I think we should try to understand their reasons for the delay on making the release 9.2 ISOs public. They need money, as most IT companies right now, and so they have to balance some “unpopular decisions” with financial goals, otherwise they go bankrupt and become one more “star in the sky”. It’s better to have a delayed release than having no release at all.
Maybe we’re just too spoiled on having everything free (on both senses) and fast, but to wait a month to get an update is not that painful, is it?
The question on my mind, is will this version of lindows come with a year of click n run?
And Click N’ Run is a great thing (if slightly behind in versions)
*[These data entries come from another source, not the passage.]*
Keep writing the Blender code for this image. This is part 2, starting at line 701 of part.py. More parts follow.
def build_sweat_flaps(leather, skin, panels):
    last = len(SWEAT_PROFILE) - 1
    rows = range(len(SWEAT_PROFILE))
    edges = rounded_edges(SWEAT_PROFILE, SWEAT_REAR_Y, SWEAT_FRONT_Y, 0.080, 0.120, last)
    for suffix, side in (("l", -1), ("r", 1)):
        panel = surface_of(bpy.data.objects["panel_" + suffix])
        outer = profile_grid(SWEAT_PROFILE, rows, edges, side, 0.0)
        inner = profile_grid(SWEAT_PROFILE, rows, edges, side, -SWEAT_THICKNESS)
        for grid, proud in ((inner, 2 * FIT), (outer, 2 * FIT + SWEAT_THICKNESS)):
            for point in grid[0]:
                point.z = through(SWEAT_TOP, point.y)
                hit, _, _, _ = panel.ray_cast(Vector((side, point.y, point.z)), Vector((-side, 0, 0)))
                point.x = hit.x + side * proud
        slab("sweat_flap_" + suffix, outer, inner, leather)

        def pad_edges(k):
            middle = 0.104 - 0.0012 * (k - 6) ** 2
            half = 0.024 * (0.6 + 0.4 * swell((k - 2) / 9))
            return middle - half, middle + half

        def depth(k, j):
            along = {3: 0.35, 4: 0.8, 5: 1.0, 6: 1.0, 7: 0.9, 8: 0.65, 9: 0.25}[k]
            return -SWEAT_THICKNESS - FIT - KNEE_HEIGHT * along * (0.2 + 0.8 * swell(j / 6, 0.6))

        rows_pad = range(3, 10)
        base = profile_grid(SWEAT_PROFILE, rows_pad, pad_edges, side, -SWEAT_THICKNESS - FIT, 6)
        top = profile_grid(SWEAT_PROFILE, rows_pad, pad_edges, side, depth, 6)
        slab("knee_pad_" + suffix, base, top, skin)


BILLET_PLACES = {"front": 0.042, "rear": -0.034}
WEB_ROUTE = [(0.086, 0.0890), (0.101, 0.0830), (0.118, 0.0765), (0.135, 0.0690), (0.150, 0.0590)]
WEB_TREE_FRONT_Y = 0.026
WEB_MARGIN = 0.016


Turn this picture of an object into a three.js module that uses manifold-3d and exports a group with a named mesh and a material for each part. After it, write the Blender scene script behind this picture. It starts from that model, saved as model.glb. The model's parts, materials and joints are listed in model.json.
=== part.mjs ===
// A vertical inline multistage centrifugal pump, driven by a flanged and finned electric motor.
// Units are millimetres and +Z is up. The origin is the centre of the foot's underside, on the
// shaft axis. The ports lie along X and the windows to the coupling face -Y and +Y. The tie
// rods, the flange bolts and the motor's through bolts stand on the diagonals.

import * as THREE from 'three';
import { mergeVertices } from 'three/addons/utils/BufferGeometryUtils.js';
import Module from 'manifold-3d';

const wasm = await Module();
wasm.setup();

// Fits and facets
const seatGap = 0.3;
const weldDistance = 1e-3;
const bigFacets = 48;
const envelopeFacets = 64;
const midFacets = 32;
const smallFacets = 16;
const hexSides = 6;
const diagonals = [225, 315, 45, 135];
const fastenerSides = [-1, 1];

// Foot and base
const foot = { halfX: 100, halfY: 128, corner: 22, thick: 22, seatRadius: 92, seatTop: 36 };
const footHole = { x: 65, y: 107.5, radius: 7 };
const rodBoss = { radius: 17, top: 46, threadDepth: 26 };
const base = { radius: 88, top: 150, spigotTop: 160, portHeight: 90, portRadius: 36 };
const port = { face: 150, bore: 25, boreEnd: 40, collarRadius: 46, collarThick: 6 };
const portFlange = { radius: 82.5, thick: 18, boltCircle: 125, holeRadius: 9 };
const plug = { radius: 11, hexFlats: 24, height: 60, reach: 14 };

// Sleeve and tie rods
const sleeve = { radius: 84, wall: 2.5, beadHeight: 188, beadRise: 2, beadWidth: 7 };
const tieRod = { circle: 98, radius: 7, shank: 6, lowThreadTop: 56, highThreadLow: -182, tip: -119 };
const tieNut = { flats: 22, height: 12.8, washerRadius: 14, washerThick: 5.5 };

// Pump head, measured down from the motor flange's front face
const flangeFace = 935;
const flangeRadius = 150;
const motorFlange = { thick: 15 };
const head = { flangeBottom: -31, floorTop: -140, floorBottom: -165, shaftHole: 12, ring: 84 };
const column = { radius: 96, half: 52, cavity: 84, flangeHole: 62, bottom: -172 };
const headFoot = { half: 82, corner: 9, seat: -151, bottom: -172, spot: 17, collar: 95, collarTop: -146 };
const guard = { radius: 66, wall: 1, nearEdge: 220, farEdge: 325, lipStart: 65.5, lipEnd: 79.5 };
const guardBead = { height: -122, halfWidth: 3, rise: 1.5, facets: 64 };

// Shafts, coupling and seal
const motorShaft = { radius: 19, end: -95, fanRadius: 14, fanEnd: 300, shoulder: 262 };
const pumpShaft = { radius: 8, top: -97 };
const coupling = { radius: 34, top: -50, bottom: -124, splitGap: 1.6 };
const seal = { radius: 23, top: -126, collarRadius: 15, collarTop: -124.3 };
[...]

That’s where you are wrong. Longhorn isn’t just more pretty colors… They’re restructuring the entire OS – from the ground up – making everything modular, so there can be many different versions (ie OEM, Retail, Professional, Server, etc) but all they have to do is include the right “plugins” so to speak. In addition to that, they have developped a service that piggy backs ontop of NTFS so you can do more natural searches (i.e. “Music by 311” will return all music files made by 311, or “Documents from Bill” for example; I can go on and on, but Paul Thurrott has done a very concise wrapup at http://www.winsupersite.com
Sounds to me like the “modularization” you speak of is just a rewrite of the installers and repackaging of OS components. Nothing extraordinary with that – the modularized structure is probably there since the early days of Windows NT, it’s just that it wasn’t visible to the end user.
As far as the database-like filesystem is concerned, that is something new – although not entirely original. There are similar filesystems in the works for Linux as well…
I won’t comment on Paul Thurrott or his web site.